### DATASET EXCERPT:
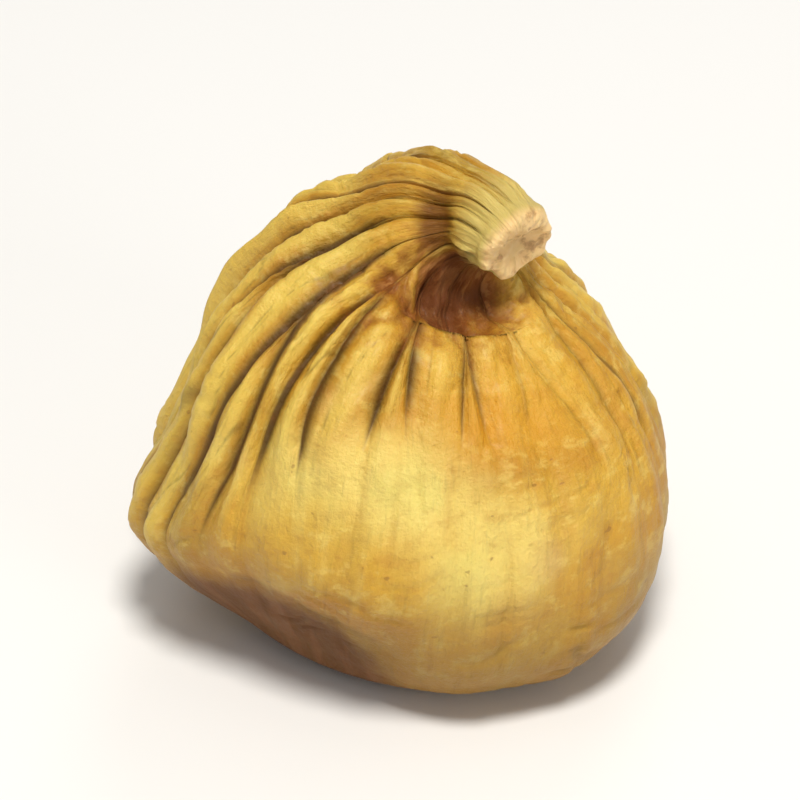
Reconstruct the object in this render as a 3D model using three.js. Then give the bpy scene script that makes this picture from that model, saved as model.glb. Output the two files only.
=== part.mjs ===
// A small dried fig, standing on its eye, with its pleated neck bent over and its stalk cut short.
// Millimetres, +Z up, the front at -Y. The origin lies on the ground under the middle of the fig.
import * as THREE from 'three';

// Driving dimensions, in millimetres and degrees.

// The fig's outline before it bends: [distance from its spine, height along the spine],
// from the middle of the eye, over the belly and up the neck, to the middle of the cut stalk.
const OUTLINE = [
  [0, 2.3], [0.45, 2.2], [0.62, 1.5], [0.85, 0.75], [1.5, 0.45], [2.3, 0.3],
  [3, 0], [3.9, 0], [4.8, 0],
  [8.2, 0.8], [10.8, 2.9], [11.8, 5.6], [12, 8.3], [11.1, 11.5], [9.9, 14.5], [7.7, 17.3], [5.2, 19.4],
  [3.9, 21], [2.8, 22.3], [2.4, 23.2], [2.25, 24], [2.05, 24.6],
  [2, 25], [1.8, 25.4], [1.2, 25.4], [0.6, 25.2], [0, 25.1],
];
// Places along the outline, counted in its points.
const EYE_WALL = 1;
const EYE_RIM = 6;
const FLAT_EDGE = 8;
const BELLY = 11;
const SHOULDER = 18;
const STALK_RIM = 22;
const STALK_FACE = 24;
const STALK_MIDDLE = OUTLINE.length - 1;

// The middle of the eye, from the origin.
const EYE_AT = [0.5, -0.45];
// The spine bends three times: how far, towards which side, and between which heights along it.
const BENDS = [
  { degrees: 8, towards: 91, from: 0, to: 12 },
  { degrees: 26, towards: -27, from: 9, to: 22 },
  { degrees: 97, towards: -62, from: 19.4, to: 26.3 },
];
const SPINE_LENGTH = 28;
const SPINE_STEP = 0.05;

// Low lobes round the body: how many, how deep as a share of the radius, and where the first one lies.
const LOBES = [
  { count: 2, depth: 0.028, at: 9 },
  { count: 3, depth: 0.02, at: 200 },
  { count: 5, depth: 0.012, at: 57 },
];
// They grow above the flat ring, and are gone again at the neck.
const LOBES_GROW = [0.2, 4];
const LOBES_END = [16, 20];
// Soft dents (less than nothing) and swellings: side and height of the middle, half widths, and depth.
const DENTS = [
  { side: 234, height: 3.4, wide: 34, high: 3.2, out: -2 },
  { side: 190, height: 6, wide: 18, high: 3, out: 1.1 },
  { side: 308, height: 3.4, wide: 34, high: 3, out: 1 },
  { side: 172, height: 13, wide: 38, high: 4, out: -0.9 },
  { side: 117, height: 18.4, wide: 55, high: 3.2, out: 1.15 },
  { side: 20, height: 17.5, wide: 40, high: 3.5, out: 0.4 },
  { side: 266, height: 21.1, wide: 42, high: 1.6, out: -1.7 },
  { side: 215, height: 22.6, wide: 55, high: 0.6, out: -0.3 },
];
const DENTS_GROW = [0, 1.5];

// Pleats run from the neck down the sides. Every second one starts lower, between two others.
const PLEATS = 33;
const PLEAT_SEED = 7;
const SHALLOWEST_PLEAT = 0.4;
const DEEPEST_PLEAT = 0.95;
// How far a ridge wanders from side to side, in radians, and how fast, in radians of its wave a millimetre.
const WANDER = 0.07;
const WANDER_RATE = 0.33;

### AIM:
Write out, exactly and with nothing else, the lines of the listing above from its first line through the line with "import * as THREE from 'three';".

### RESPONSE:
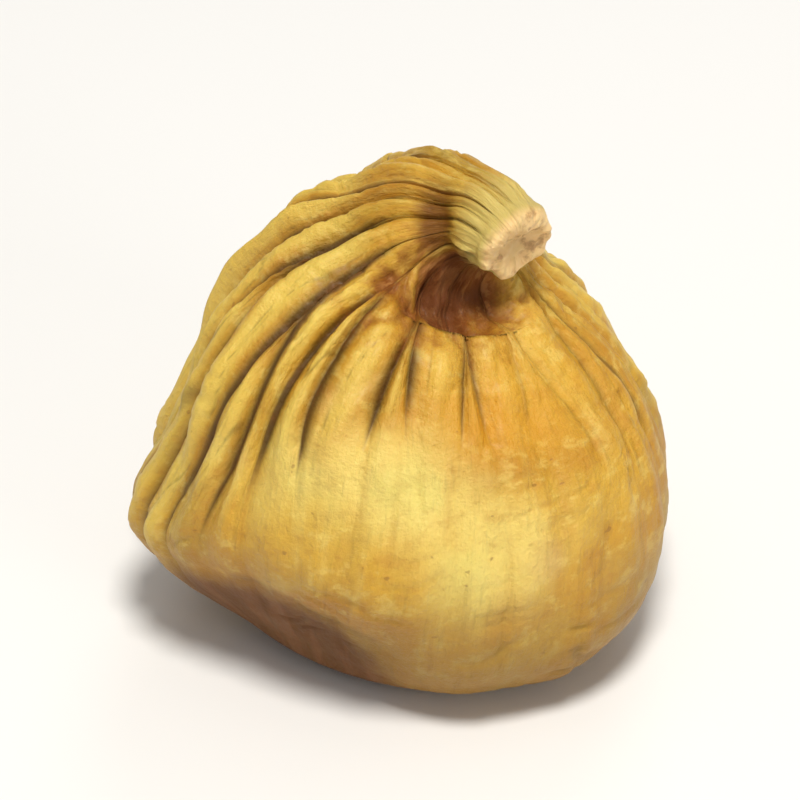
Reconstruct the object in this render as a 3D model using three.js. Then give the bpy scene script that makes this picture from that model, saved as model.glb. Output the two files only.
=== part.mjs ===
// A small dried fig, standing on its eye, with its pleated neck bent over and its stalk cut short.
// Millimetres, +Z up, the front at -Y. The origin lies on the ground under the middle of the fig.
import * as THREE from 'three';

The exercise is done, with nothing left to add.